Both Elasticsearch and Splunk handle log analytics, but they approach it differently. Elasticsearch uses a distributed architecture built on Apache Lucene with inverted indices that deliver millisecond-latency search across structured, unstructured, and time-series data. It supports ES|QL for querying and pairs with Kibana for visualization. Splunk uses its proprietary SPL query language and indexes machine-generated data with real-time capture capabilities. Splunk provides more turnkey log analytics with pre-built dashboards and monitoring templates through Splunkbase, while Elasticsearch offers more flexibility for custom search applications. For pure log analytics, Splunk provides a faster time to value with less configuration, while Elasticsearch gives teams more control over their search architecture and significantly lower per-GB storage costs.

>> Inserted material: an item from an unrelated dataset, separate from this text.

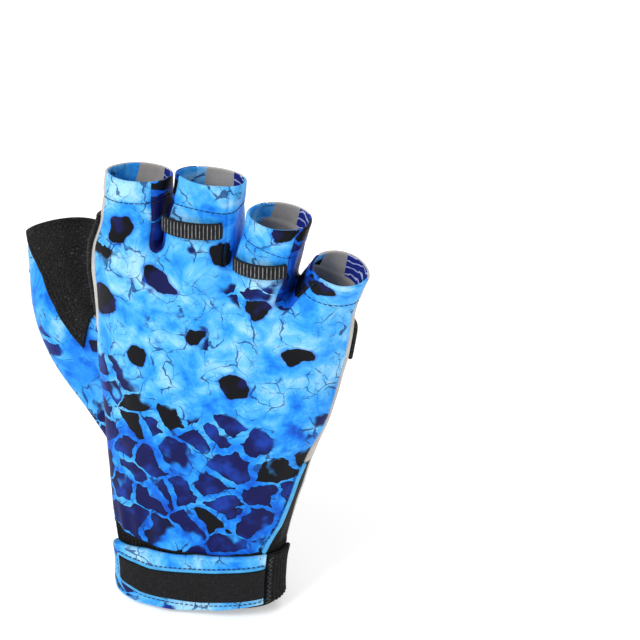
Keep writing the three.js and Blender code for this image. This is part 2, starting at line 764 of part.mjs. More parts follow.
// The bound edge of the wrist slit: a round cord on the back panel's cut edge.
function slitBinding(radius) {
  const back = facesOf(slitSide);
  const places = SLIT_LINE.map(handPoint).map(([x, z]) =>
    hit(new THREE.Vector3(x, -FAR, z), new THREE.Vector3(0, 1, 0), back),
  );
  const curve = new THREE.CatmullRomCurve3(places.filter(Boolean));
  const stations = [];
  for (let k = 0; k <= BINDING_STEPS; k++) {
    const along = curve.getTangentAt(k / BINDING_STEPS);
    const side = new THREE.Vector3(0, 1, 0).cross(along).normalize();
    stations.push({ at: curve.getPointAt(k / BINDING_STEPS), out: side, side: along.clone().cross(side) });
  }
  const profile = [];
  for (let i = 0; i < BINDING_SIDES; i++) {
    const angle = (i / BINDING_SIDES) * 2 * Math.PI;
    profile.push([Math.cos(angle) * radius, Math.sin(angle) * radius]);
  }
  return sweep(stations, profile);
}

// A ribbed band across the back of a finger, standing off it in the middle.
function pullLoop({ finger, rise, from, to }) {
  const faces = facesOf((f) => f.part === "finger" + finger || f.part === "palm");
  const spec = FINGERS[finger];
  const height = WEB_HEIGHT + rise * STALL_LENGTH;
  const middle = new THREE.Vector3(spec.x * HALF_WIDTH, spec.y * BACK_DEPTH, height);
  lean(middle);
  middle.z = height;
  const stations = [];
  for (let k = 0; k <= LOOP_STEPS; k++) {
    const angle = radians(mix(from, to, k / LOOP_STEPS));
    const out = new THREE.Vector3(Math.cos(angle), Math.sin(angle), 0);
    const lift = LOOP_CLEARANCE + LOOP_THICKNESS / 2 + LOOP_RISE * Math.sin((Math.PI * k) / LOOP_STEPS);
    const reach = [-0.5, 0, 0.5].map((share) => {
      const centre = middle.clone().setZ(height + share * LOOP_WIDTH);
      return hit(centre, out, faces).distanceTo(centre);
    });
    const at = middle.clone().addScaledVector(out, Math.max(...reach) + lift);
    stations.push({ at, out, side: new THREE.Vector3(0, 0, 1) });
  }
  const [a, b] = [LOOP_THICKNESS / 2, LOOP_WIDTH / 2];
  return sweep(stations, [
    [a, -b],
    [a, b],
    [-a, b],
    [-a, -b],
  ]);
}

const slitFoot = SLIT_LINE[SLIT_LINE.length - 1][0] * HALF_WIDTH;
const slitRegion = (gap) => [
  ...SLIT_LINE.map(handPoint).map(([x, z]) => [x + gap, z]),
  [slitFoot + gap, 0],
  [2 * HALF_WIDTH, 0],
  [2 * HALF_WIDTH, SLIT_LINE[0][1] * WEB_HEIGHT],
];

const belowBack = prism(below(BACK_HEM), -FAR, FAR);
const belowPalm = prism(below(PALM_HEM), -FAR, FAR);
const bindingRoom = slitBinding(BINDING_RADIUS + LAYER_GAP);
const panelSheet = (name) => sheet(facesOf(isPanel(name)), -WALL, 0, SEAM / 2);
const handPrism = (outline, nearY, farY) => prism(outline.map(handPoint), nearY, farY);
const cuffPrism = (outline) => prism(outline.map(cuffPoint), -FAR, 0);

// The printed back ends at its hem and at the slit, the palm at its own hem.
const back = panelSheet(PANELS.BACK).subtract(belowBack).subtract(prism(slitRegion(0), -FAR, 0));
addNode("panels", PANELS.BACK, printed, back.subtract(bindingRoom));
addNode("panels", PANELS.PALM, suede, panelSheet(PANELS.PALM).subtract(belowPalm));
for (const name of PANELS.FOURCHETTES) addNode("panels", name, printed, panelSheet(name));

// The knit cuff ends a seam below each panel's hem. The back's hem is the higher one.
const cuffBack = prism(below(lowered(BACK_HEM, SEAM)), -FAR, -SEAM);
const cuffAround = prism(below(lowered(PALM_HEM, SEAM)), -FAR, FAR);
addNode("cuff", "cuff_band", knit, layer(wristFace, -WALL, WALL).intersect(cuffBack.add(cuffAround)));

const flap = layer(slitFace, -WALL, WALL - LAYER_GAP).intersect(prism(slitRegion(SEAM), -FAR, -SEAM));
addNode("cuff", "slit_flap", plain, flap.subtract(belowBack).subtract(bindingRoom));
addNode("cuff", "slit_binding", bound, slitBinding(BINDING_RADIUS));

const strap = layer(wristBack, LAYER_GAP, STRAP_THICKNESS);
const plate = layer(wristBack, 2 * LAYER_GAP + STRAP_THICKNESS, PLATE_THICKNESS);
const elastic = layer(wristBack, LAYER_GAP, ELASTIC_THICKNESS);
addNode("cuff", "strap_tab", printed, strap.intersect(cuffPrism(STRAP_OUTLINE)));
addNode("cuff", "strap_plate", plain, plate.intersect(cuffPrism(PLATE_OUTLINE)));
addNode("cuff", "strap_elastic", knit, elastic.intersect(cuffPrism(ELASTIC_OUTLINE)));

const palmLayer = layer(palmSide, LAYER_GAP, PATCH_THICKNESS);
const indexLayer = layer(indexSide, LAYER_GAP, PATCH_THICKNESS);
const thumbLayer = layer(thumbBack, LAYER_GAP, PATCH_THICKNESS);
addNode("patches", "band_patch", pebbled, palmLayer.intersect(handPrism(BAND_OUTLINE, 0, FAR)));
addNode("patches", "heel_patch", pebbled, palmLayer.intersect(handPrism(HEEL_OUTLINE, 0, FAR)));
const indexPatch = indexLayer.intersect(handPrism(INDEX_SIDE_OUTLINE, -FAR, FAR));
addNode("patches", "index_side_patch", pebbled, indexPatch);
addNode("patches", "thumb_patch", pebbled, thumbLayer.intersect(handPrism(THUMB_OUTLINE, -FAR, FAR)));

for (const loop of LOOPS) addNode("loops", loop.name, knit, pullLoop(loop));

export default root;
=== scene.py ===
# A half-finger fishing glove for a right hand, standing worn-like with its fingers up.
# Metres. +Z runs from the wrist to the fingers, the back of the hand faces -Y and the thumb -X.
from functools import partial

import bpy
import numpy as np
from mathutils import Matrix, Vector


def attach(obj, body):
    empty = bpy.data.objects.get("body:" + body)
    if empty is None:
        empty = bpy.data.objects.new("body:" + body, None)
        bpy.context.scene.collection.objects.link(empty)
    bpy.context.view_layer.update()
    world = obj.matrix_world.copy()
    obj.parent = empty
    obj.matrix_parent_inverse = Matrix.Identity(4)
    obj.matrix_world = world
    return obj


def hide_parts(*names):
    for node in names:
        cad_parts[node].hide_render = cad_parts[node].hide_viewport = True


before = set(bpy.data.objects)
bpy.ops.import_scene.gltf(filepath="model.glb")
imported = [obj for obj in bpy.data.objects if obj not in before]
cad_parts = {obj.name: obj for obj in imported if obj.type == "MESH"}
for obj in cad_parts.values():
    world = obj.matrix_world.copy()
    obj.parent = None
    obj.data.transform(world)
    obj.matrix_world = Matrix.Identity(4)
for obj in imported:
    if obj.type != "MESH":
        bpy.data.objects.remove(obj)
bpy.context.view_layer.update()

# The hand's form.
# Cloth sewn to the shape of a half-closed hand: a flat tube over the palm, four finger stalls and a
# thumb stall. The sections are shares of the sizes, and a smooth surface passes through them all.

MM = 0.001
HALF_WIDTH = 50 * MM
BACK_DEPTH = 20 * MM
PALM_DEPTH = 20 * MM
WEB_HEIGHT = 150 * MM
CUFF_HEIGHT = 24 * MM
FINGER_WIDTH = 24 * MM
FINGER_DEPTH = 22 * MM
STALL_LENGTH = 28 * MM
THUMB_WIDTH = 27 * MM
THUMB_REACH = 71 * MM
THUMB_HEIGHT = 123.5 * MM
THUMB_FORWARD = 46 * MM
HAND_LEAN = np.radians(3.5)

# Rings up the palm: height (share of the webs' height), share of the way on to the webs, left, right
# (shares of the half width), back, palm (shares of the two depths), lean towards the palm
PALM_RINGS = np.array([
    (0.000, 0.0, -0.64, 0.650, 0.80, 0.93, 0.00),
    (0.080, 0.0, -0.64, 0.650, 0.80, 0.93, 0.00),
    (0.160, 0.0, -0.67, 0.670, 0.80, 0.93, 0.02),
    (0.250, 0.0, -0.72, 0.710, 0.82, 0.96, 0.15),
    (0.345, 0.0, -0.79, 0.755, 0.85, 1.00, 0.40),
    (0.345, 0.2, -0.84, 0.810, 0.88, 1.00, 0.55),
    (0.345, 0.4, -0.90, 0.890, 0.90, 0.98, 0.60),
    (0.345, 0.6, -0.93, 0.950, 0.90, 0.93, 0.45),
    (0.345, 0.8, -0.94, 0.990, 0.86, 0.78, 0.15),
])
SIDE_ROUNDNESS = 2.5

# Where the fingers start, from the index to the little finger: x, y, z shares
WEB_BACK = np.array([
    (-0.92, -0.40, 0.953), (-0.72, -0.73, 0.973), (-0.45, -0.68, 0.990),
    (-0.19, -0.80, 0.993), (0.09, -0.70, 0.978), (0.29, -0.85, 0.940),
    (0.49, -0.76, 0.897), (0.74, -0.88, 0.873), (0.96, -0.60, 0.860),
])
WEB_PALM = np.array([
    (-0.90, 0.40, 0.933), (-0.66, 0.63, 0.947), (-0.34, 0.48, 0.973),
    (-0.08, 0.63, 0.987), (0.15, 0.45, 0.983), (0.36, 0.55, 0.960),
    (0.56, 0.35, 0.927), (0.78, 0.35, 0.887), (0.96, 0.15, 0.860),
])
SIDE_ENDS = np.array([(-0.96, 0.0, 0.94), (1.01, -0.24, 0.853)])
WEBS = np.array([(-0.39, -0.1, 1.0), (0.12, -0.12, 0.993), (0.53, -0.2, 0.92)])

# Finger openings: x, y, rise, width, depth (shares), turn in degrees, slopes along y and x
FINGERS = np.array([
    (-0.632, -0.150, 0.88, 1.00, 1.00, -20, -0.080, 0.06),
    (-0.112, -0.150, 0.97, 1.05, 1.00, -12, -0.110, 0.00),
    (0.410, -0.325, 0.62, 0.95, 1.00, -10, 0.030, -0.02),
    (0.884, -0.600, 0.11, 0.85, 0.92, 15, 0.185, -0.12),
])
FINGER_ANGLES = np.radians([218, 270, 322, 0, 45, 90, 135, 180])
FINGER_STEPS = np.array([0.34, 0.68, 1.0])
FINGER_WAIST = 0.07

THUMB_AXIS = np.array([-0.33, 0.6, 0.73]) / np.linalg.norm([-0.33, 0.6, 0.73])
THUMB_ANGLES = np.radians([310, 350, 15, 37, 60, 85, 112, 160, 215, 265])
THUMB_STEPS = np.array([0.34, 0.67, 1.0])
THUMB_BEND = 0.3
THUMB_SWELL = 1.25
THUMB_BEND_SHIFT = np.array([-0.3, 0.0, -0.2])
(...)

Pricing is one of the biggest differentiators between these two platforms. Elasticsearch offers a free self-managed Community Edition and Elastic Cloud plans starting at $95/mo for Standard, $109/mo for Gold, $125/mo for Platinum, and $175/mo for Enterprise tier. The consumption-based model uses Elastic Consumption Units where one ECU equals one dollar. Splunk offers a free tier limited to 500MB per day of data ingestion, but production deployments start around $1,800 per year for 1GB per day. The median Splunk enterprise contract runs between $60,000 and $75,000 per year based on buyer transaction data. For small and medium teams processing moderate data volumes, Elasticsearch typically delivers significantly lower total cost of ownership, making it the more budget-friendly option for teams that can manage the initial setup.

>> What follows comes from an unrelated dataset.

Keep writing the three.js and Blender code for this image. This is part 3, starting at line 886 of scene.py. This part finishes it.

Elasticsearch can function as a SIEM through its Security solution available in the Platinum tier and above, offering threat detection, anomaly detection with machine learning, and security analytics. However, Splunk Enterprise Security is the more mature and feature-complete SIEM platform, named a consecutive leader in SIEM reports by global analyst firms. Splunk provides behavioral analytics, risk scoring, advanced threat detection for insider threats and lateral movement, compliance automation for PCI, HIPAA, and GDPR, and fraud prevention capabilities out of the box. Organizations with dedicated security operations centers generally find Splunk delivers faster time to value for SIEM use cases, while teams already running Elasticsearch for search or observability can leverage its security features as an integrated add-on rather than deploying a separate SIEM tool.
Both platforms invest heavily in AI and ML, but their approaches differ. Elasticsearch positions itself as a retrieval platform for AI applications, with native vector database capabilities supporting dense and sparse vectors, semantic search with models from providers like Jina AI, hybrid search combining lexical and vector retrieval, and an inference service for running ML models alongside your data. Splunk takes an agentic AI approach focused on security and observability, with its Machine Learning Toolkit providing pre-built analytics for anomaly detection, predictive analytics, and clustering, plus GenAI capabilities for natural language data exploration. If you are building AI-powered search applications or RAG pipelines, Elasticsearch is the stronger platform. If your AI needs center on security threat detection, AIOps, and operational intelligence, Splunk has the more mature ML ecosystem for those specific domains.
Both platforms scale to petabyte-level data volumes but use different architectures. Elasticsearch distributes data across clusters using shards with automatic rebalancing, node recovery, and cross-cluster replication. Adding capacity means adding nodes, and the system handles shard allocation automatically. Searchable snapshots let you store cold data on object storage like S3 while keeping it searchable. Splunk uses its SmartStore architecture that separates compute from storage, placing active data in local storage and inactive data in lower-cost remote storage automatically based on access patterns. Splunk Workload Management allocates CPU and memory based on organizational priorities. For very large deployments at the 500GB per day level, Splunk annual costs can reach $400,000 to $800,000, while Elasticsearch offers more granular scaling options with its tiered cloud pricing and a free self-hosted option for organizations that prefer to manage their own infrastructure and optimize costs directly.